When we are talking about the importance of timeliness here, where have the Conservatives been? What they have been doing is what they have done with so many other crime bills. They always talk about protecting the victims but the victims were there five years ago, fours years ago, three years ago, two years ago and last year. When did we see this bill? The first time we saw it was about five or six months ago
There is another thing with regard to timeliness. On two different occasions, the Bloc Québécois introduced a private member's bill seeking unanimous consent. On those two occasions, the Conservative government refused to give unanimous consent. Where were the Conservatives then on protecting the victims? They were sitting on their hands because they wanted to take credit for this. That is what this is all about.
We are now faced with the prospect of an election, potentially in the next few months, so the Conservatives want to ensure they get this through so they can run around the country and say that this is what they have done to get tough on crime. It is a joke and it is highly hypocritical by any objective analysis.
I want to go to what this issue is about. From both the experiences I have had at justice and those my colleague from Vancouver has had on the public safety committee, the information that we need as to what changes should be made in this part of the Corrections and Conditional Release Act will not be available in that 36 to 48 hour timeframe I have just given. It will not be available because this information is not on a computer any place. I want to know how many people were released last year or in the last three to five years under the one-sixth provision of the Corrections and Conditional Release Act.
I actually have a rough estimate for that. We have asked this of both the Minister of Public Safety and the Minister of Justice repeatedly and they do not know, or at least they are refusing to say. They always get up and talk about victims but they do not tell us what this will really do and who has used this up to this point. We have some rough figures. There may be as many as 1,500 individuals per year. This is almost speculation on how many actually get it. We know, in a rough way, that it is somewhere in the 800 individuals per year range. We do not know though by how much their sentences are reduced. If I take a rough estimate that each person is going to get out a year earlier, because these people generally will be in the minimum security sections of our prisons, the cost is about $85,000 to have them there. I am not really great at math but I am certainly better than the government is. If we do this calculation for 1,500 individuals, it is up to about $100 million. If it is only about 1,000 people we are going to keep in, that would be $85 million a year.
When we go out to the public and say that we are taking care of the victims, we need to consider the taxpayers. We also will be asking who has used this. Is it all white collar crime? Is it the Earl Jones and the Lacroix of the world? We do not know that. We have had speculation that it may be people who have been involved in the drug trade. We do not know that, and if there are those, we do not know how many.

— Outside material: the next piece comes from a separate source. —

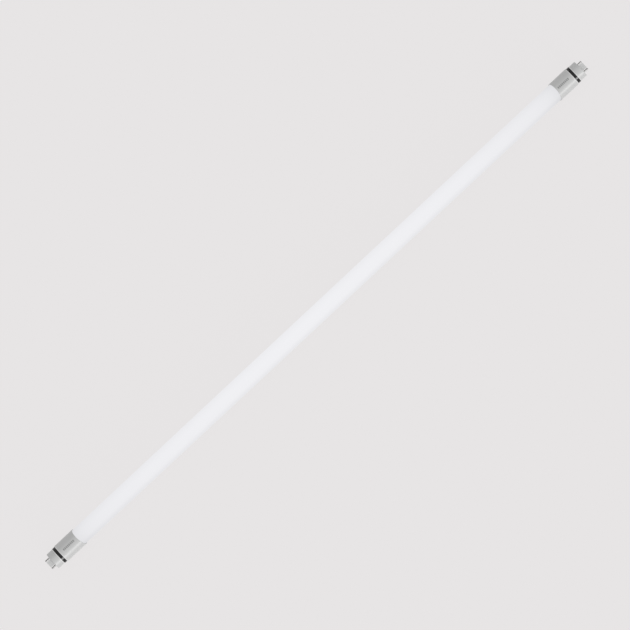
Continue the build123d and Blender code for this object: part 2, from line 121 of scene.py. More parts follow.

When I say “we”, I and my colleague probably has more information than the government has. However, I can tell the House that by tomorrow evening, when the committee is working on this, those figures will be no clearer than what I have at this point. Those statistics are not computerized. We know from other experiences that Correctional Service Canada and the Parole Board have to look at each individual file to tell us what an individual was convicted of, for how long and how much he or she will get off. However, we will not have that information so we will be flying blind by the time we actually have to vote on the bill when it gets back here on Wednesday.